Scientific American reports on a multiyear PLoS Medicine study, published on Monday, which "followed a nationwide public health campaign to increase zinc use for childhood diarrhea in Bangladesh."

"A 10-day course of zinc tablets ... promises to not only treat children who have diarrhea, but also to help protect them from future bouts with the condition (the most common side effect of the zinc being nausea). The challenge lies in getting parents and caretakers to give the treatment to their children - and health care providers to embrace it," Scientific American writes.

The study "found that in the first two years of a public health campaign that used television, radio, outdoor ads, and other communication, awareness of the treatment peaked after about 10 months. Those in the urban areas outside of slums had the highest awareness (90 percent). Levels were lower in townships (74 percent), urban slums (66 percent) and rural areas (50 percent)." The study's lead author Peter Larson, of the Center for International Child Health at the BC Children's Hospital in Canada said, "We didn't expect to see awareness go up as quickly as it did."

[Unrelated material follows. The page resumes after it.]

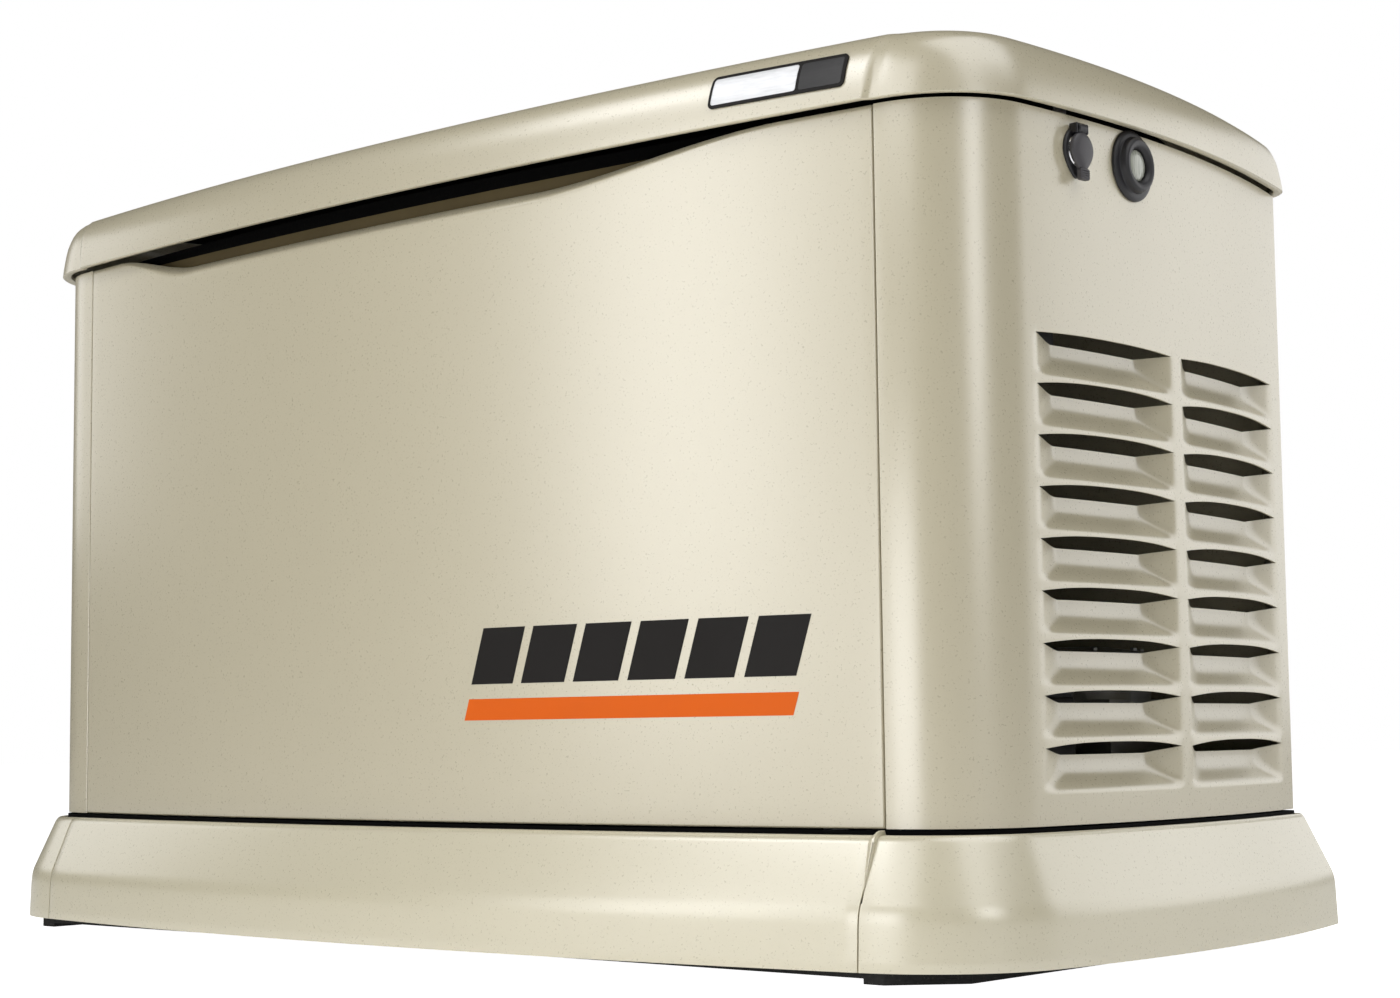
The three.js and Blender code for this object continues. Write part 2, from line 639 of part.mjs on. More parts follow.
function makeExhaust() {
  const pipeX = -455;
  const pipeZ = 447;
  const headPort = { y: 150.6, z: 380.6 };
  const cylinderMuffler = turned('y', [
    [0, -172], [76, -172], [84, -164], [84, 164], [76, 172], [0, 172],
  ], [pipeX, 300], 32);
  const outlet = rod('x', 20, -552, pipeX, [-90, 300]);
  const collar = rod('z', 30, 378, 390, [pipeX, 0]);
  add('muffler', join(cylinderMuffler, outlet, collar), GALVANISED);
  const runs = [-1, 1].flatMap((side) => [
    rod('x', 18, pipeX, -205, [side * headPort.y, pipeZ]),
    rod('x', 18, -222, -186.4, [side * headPort.y, headPort.z]),
    rod('z', 18, headPort.z, pipeZ, [-204, side * headPort.y]),
  ]);
  const cross = rod('y', 18, -headPort.y - 18, headPort.y + 18, [pipeX, pipeZ]);
  add('exhaust_manifold', join(...runs, cross, rod('z', 22, 390 + GAP, pipeZ, [pipeX, 0])), CAST);
  const holes = [-1, 1].map((side) => rod('x', 22, -360, -340, [side * headPort.y, pipeZ]));
  add('exhaust_bulkhead', cut(block([-352, -350], [-216, 262], [45, 590]), ...holes), GALVANISED);
}

function makePowerUnit() {
  add('engine_crankcase', makeCrankcase(), CAST);
  makeCylinder('front', 1);
  makeCylinder('rear', -1);
  add('blower_housing', makeBlowerHousing(), BLACK);
  add('flywheel_fan', makeFan(), CAST);
  add('crankshaft', rod('x', CRANK.radius, CRANK.from, CRANK.to, axisAt), ZINC);
  add('alternator_stator', makeStator(), CAST);
  add('alternator_rotor', turned('x', [
    [CRANK.running, 20], [86, 20], [90, 26], [90, 200], [86, 206], [CRANK.running, 206], [CRANK.running, 20],
  ], axisAt, 28), COPPER);
  const plate = push('z', roundedRectangle(-186, -140, 235, 140, 18), 62, 72);
  const cradle = join(
    plate,
    block([-180, -26], [-80, 80], [71, 109.7]),
    cut(block([20, 205], [-70, 70], [71, 112]), rod('x', STATOR.outer + 0.4, 0, 220, axisAt)),
  );
  add('power_unit_cradle', cradle, BLACK);
  const floor = PAD.height + PAN.floor + 2 * GAP;
  const mountProfile = [[0, floor], [24, floor], [24, floor + 4], [18, floor + 8], [22, 61.7], [0, 61.7]];
  for (const [end, y] of Object.entries({ front: -112, rear: 112 })) {
    for (const [side, x] of Object.entries({ left: -160, right: 205 })) {
      add(`rubber_mount_${end}_${side}`, turned('z', mountProfile, [x, y], 16), RUBBER);
    }
  }
  makeExhaust();
  add('air_cleaner_base', push('z', roundedRectangle(-150, -150, 110, 70, 24), 482, 540), BLACK);
  add('air_cleaner_cover', push('z', roundedRectangle(-156, -156, 116, 76, 28), 540 + GAP, 578), BLACK);
  const canister = [[0, -196], [30, -196], [37, -190], [37, -118], [33, -112.4], [0, -112.4]];
  add('oil_filter', turned('y', canister, [-60, 160]), BLACK);
}

// ---------------------------------------------------------------- fuel, battery and controls
function makeFuelSystem() {
  const { x, z } = FUEL;
  add('fuel_regulator', join(
    block([x - 60, x + 60], [132, 232], [z - 55, z + 55]),
    rod('z', 62, z + 50, z + 92, [x, 182]),
    rod('x', 24, x - 120, x, [182, z]),
    block([x - 70, x + 70], [150, 214], [45, 100]),
  ), CAST);
  add('fuel_inlet', cut(join(
    rod('y', 17, 232 + GAP, 302, [x, z]),
    turned('y', [[0, 278], [24, 278], [24, 290], [0, 290]], [x, z], 6),
  ), rod('y', 12, 250, 303, [x, z])), ZINC);
}

function makeBattery() {
  const [left, right] = [318, 526];
  const [front, rear] = [-205, -32];
  const top = 236;
  const posts = [left + 35, right - 35].map((post) => rod('z', 9, top - 2, top + 14, [post, front + 42]));
  const caseBox = block([left, right], [front, rear], [PAD.height + PAN.floor + 2 * GAP, top]);
  add('battery', join(caseBox, ...posts), BLACK);
  const strap = [410, 434];
  const leg = (from, to) => block(strap, [from, to], [60, top + 4]);
  const bridge = block(strap, [front - 6, rear + 6], [top + GAP, top + 4]);
  add('battery_clamp', join(bridge, leg(front - 6, front - GAP), leg(rear + GAP, rear + 6)), ZINC);
}

const PANEL_SLOPE = { low: [-198, 528], high: [-104, 594] }; // the control face, in Y and Z

function controlFrame() {
  const [y0, z0] = PANEL_SLOPE.low;
  const [y1, z1] = PANEL_SLOPE.high;
  const frame = new THREE.Group();
  frame.position.set(392, (y0 + y1) / 2, (z0 + z1) / 2);
  frame.rotation.x = Math.atan2(z1 - z0, y1 - y0);
  frame.updateMatrix();
  return frame;
}

function makeControls() {
  const outline = polygon([[-198, 452], PANEL_SLOPE.low, PANEL_SLOPE.high, [-70, 594], [-70, 452]]);
  const frame = controlFrame();
  const across = (i) => 40 + i * BUTTON.spacing;
  const pockets = [0, 1, 2].map((i) => rod('z', BUTTON.radius + 0.5, -8, 5, [across(i), 0]));
  const screenPocket = block([-104, -6], [-36, 36], [-3, 5]);
  const tools = [...pockets, screenPocket].map((tool) => tool.applyMatrix4(frame.matrix));
  const breakerPocket = block([478, 522], [-200, -174], [462, 508]);
  add('control_panel_housing', cut(push('x', outline, 268, 536), ...tools, breakerPocket), BLACK);
  add('control_display', block([-103.7, -6.3], [-35.7, 35.7], [-2.7, 1.5]), SCREEN, frame);
  const buttons = { auto_button: GREEN, manual_button: AMBER, off_button: RED };
  Object.entries(buttons).forEach(([name, finish], i) => {
    const { radius, proud } = BUTTON;
    const profile = [[0, -5.5], [radius, -5.5], [radius, proud - 1], [radius - 1, proud], [0, proud]];
    add(name, turned('z', profile, [across(i), 0]), finish, frame);
  });
  group.add(frame);
  const toggleAt = [-190, 485];
  add('main_breaker', cut(
    block([478.3, 521.7], [-203, -174.3], [462.3, 507.7]),
    block([492, 508], [-204, -176], [472, 498]),
    rod('x', 2.4, 488, 512, toggleAt),
  ), BLACK);
  add('breaker_toggle', join(
    rod('x', 2, 488.5, 511.5, toggleAt),
    rod('x', 7, 493, 507, toggleAt),
    push('x', polygon([[-190, 482.5], [-190, 487.5], [-212, 495.5], [-212, 491.5]]), 494, 506),
  ), DARK_GREY);
}

// ---------------------------------------------------------------- assembly
add('composite_pad', makePad(), PAD_GREY);
add('base_pan', makePan(), GALVANISED);
makeFascia();
makeEndPanels();
add('back_panel', makeBackPanel(), PAINT);
add('front_access_panel', makeFrontPanel(), PAINT);
add('front_top_rail', makeFrontRail(), GALVANISED);
add('lid', makeLid(), PAINT);
makeHinge('right', HINGE.offset);
makeHinge('left', -HINGE.offset);
makeLocks();
makeStatusLamp();
makePowerUnit();
makeFuelSystem();
makeBattery();
makeControls();

export default group;
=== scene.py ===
"""Home standby generator: the finished look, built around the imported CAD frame.

Helpers work in millimetres in the frame's axes (+X right, +Y back, +Z up), and scale to metres
when a mesh is made.
"""
import json
import math
from collections import namedtuple

import bmesh
import bpy
from mathutils import Matrix, Vector

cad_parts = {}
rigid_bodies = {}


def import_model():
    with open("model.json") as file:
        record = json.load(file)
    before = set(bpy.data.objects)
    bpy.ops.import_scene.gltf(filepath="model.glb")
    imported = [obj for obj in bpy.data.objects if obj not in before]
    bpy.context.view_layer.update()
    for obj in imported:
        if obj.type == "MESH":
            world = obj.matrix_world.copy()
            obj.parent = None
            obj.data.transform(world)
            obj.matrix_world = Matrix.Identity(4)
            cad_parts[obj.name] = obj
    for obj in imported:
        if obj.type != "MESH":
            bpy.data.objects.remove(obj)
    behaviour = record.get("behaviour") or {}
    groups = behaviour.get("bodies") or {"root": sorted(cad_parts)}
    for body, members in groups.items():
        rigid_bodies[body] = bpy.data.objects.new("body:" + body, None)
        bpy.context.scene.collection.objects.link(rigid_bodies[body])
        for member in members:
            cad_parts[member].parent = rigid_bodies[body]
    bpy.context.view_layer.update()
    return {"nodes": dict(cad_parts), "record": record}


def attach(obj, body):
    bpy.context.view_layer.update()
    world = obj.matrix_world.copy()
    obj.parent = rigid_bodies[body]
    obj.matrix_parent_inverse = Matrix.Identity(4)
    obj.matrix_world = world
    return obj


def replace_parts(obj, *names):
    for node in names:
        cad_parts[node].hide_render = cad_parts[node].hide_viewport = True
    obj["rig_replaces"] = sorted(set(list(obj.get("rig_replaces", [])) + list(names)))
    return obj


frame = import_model()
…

About 23 months after the start of the campaign, "however, some 25 percent of urban, non-slum caretakers who had children with a current case of diarrhea were using zinc (along with 20 percent of those in towns and urban slums and 10 percent in rural areas)." Larson said he was "somewhat discouraged" by the adoption findings.

"Studying how - and why - people change their behavior has helped other public health campaigns, including malaria, with the wider use of bed nets. Larson notes that, after advertising, it is important to promote the image of individuals making the decision for themselves. It also comes down to involving the stakeholders, such as mid-level government officials and physician groups, who ultimately play a large role in a program's success," according to the publication (Harmon, 11/3).